▶ GIVEN ENTRIES:
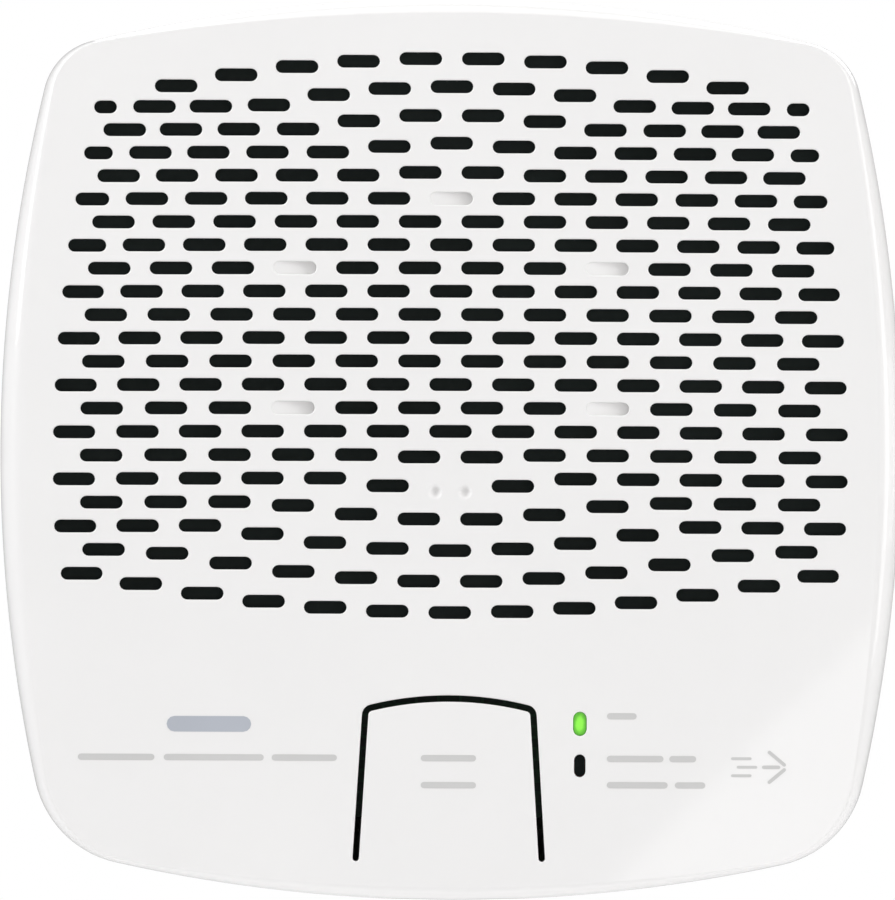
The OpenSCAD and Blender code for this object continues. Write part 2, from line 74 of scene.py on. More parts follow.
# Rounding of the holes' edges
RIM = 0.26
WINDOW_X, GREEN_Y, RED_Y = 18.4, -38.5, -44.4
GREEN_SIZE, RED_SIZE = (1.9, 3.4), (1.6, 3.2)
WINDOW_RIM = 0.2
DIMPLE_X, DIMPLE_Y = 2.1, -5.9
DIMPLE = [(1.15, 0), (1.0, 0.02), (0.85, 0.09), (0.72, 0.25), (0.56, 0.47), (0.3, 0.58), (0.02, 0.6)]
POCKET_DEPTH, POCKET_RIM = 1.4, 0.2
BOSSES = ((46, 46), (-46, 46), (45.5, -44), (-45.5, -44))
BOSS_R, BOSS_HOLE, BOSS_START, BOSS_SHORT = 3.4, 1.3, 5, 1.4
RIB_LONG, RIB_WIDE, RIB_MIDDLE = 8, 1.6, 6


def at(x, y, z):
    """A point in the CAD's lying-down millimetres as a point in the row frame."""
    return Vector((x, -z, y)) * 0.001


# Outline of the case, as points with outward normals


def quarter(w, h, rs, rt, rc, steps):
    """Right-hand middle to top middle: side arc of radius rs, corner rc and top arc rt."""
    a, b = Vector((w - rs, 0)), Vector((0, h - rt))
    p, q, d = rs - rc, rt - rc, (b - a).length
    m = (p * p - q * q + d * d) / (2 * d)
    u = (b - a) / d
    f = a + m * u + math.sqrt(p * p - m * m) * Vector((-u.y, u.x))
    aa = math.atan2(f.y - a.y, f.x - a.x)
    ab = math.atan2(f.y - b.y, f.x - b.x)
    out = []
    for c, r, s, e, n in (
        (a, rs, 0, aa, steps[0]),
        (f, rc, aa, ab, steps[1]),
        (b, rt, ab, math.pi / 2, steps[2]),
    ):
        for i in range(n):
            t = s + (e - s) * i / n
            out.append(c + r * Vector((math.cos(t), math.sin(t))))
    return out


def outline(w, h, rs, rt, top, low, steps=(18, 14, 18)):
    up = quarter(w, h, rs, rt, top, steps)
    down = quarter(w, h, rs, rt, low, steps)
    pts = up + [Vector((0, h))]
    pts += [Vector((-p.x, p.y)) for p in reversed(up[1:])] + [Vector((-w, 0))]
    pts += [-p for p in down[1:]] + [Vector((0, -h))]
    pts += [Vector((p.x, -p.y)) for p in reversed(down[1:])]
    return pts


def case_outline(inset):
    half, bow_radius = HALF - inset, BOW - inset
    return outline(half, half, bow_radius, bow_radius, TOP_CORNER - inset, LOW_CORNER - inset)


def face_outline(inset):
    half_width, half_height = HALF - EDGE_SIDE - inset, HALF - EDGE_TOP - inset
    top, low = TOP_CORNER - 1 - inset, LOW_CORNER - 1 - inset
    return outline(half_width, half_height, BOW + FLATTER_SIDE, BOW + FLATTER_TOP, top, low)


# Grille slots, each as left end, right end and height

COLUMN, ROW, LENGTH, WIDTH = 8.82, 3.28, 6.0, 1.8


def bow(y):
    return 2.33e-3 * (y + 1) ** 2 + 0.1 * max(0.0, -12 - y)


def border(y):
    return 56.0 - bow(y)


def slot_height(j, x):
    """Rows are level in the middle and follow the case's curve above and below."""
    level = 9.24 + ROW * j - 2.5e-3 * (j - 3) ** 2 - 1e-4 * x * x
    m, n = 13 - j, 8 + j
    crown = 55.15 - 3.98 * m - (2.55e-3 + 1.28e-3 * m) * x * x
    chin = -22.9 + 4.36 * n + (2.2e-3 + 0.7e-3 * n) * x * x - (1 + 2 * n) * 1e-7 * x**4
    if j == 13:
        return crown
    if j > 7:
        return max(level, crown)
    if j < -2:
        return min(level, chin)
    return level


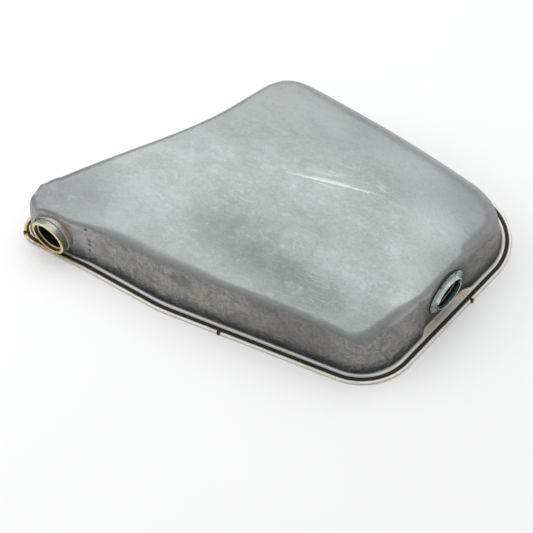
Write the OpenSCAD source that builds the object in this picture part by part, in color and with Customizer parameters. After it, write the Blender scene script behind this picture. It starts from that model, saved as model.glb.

▶ WHAT THE TASK ASKS: Copy every line of the material in which the word "follow" occurs.

▶ REPLY:
The OpenSCAD and Blender code for this object continues. Write part 2, from line 74 of scene.py on. More parts follow.
    """Rows are level in the middle and follow the case's curve above and below."""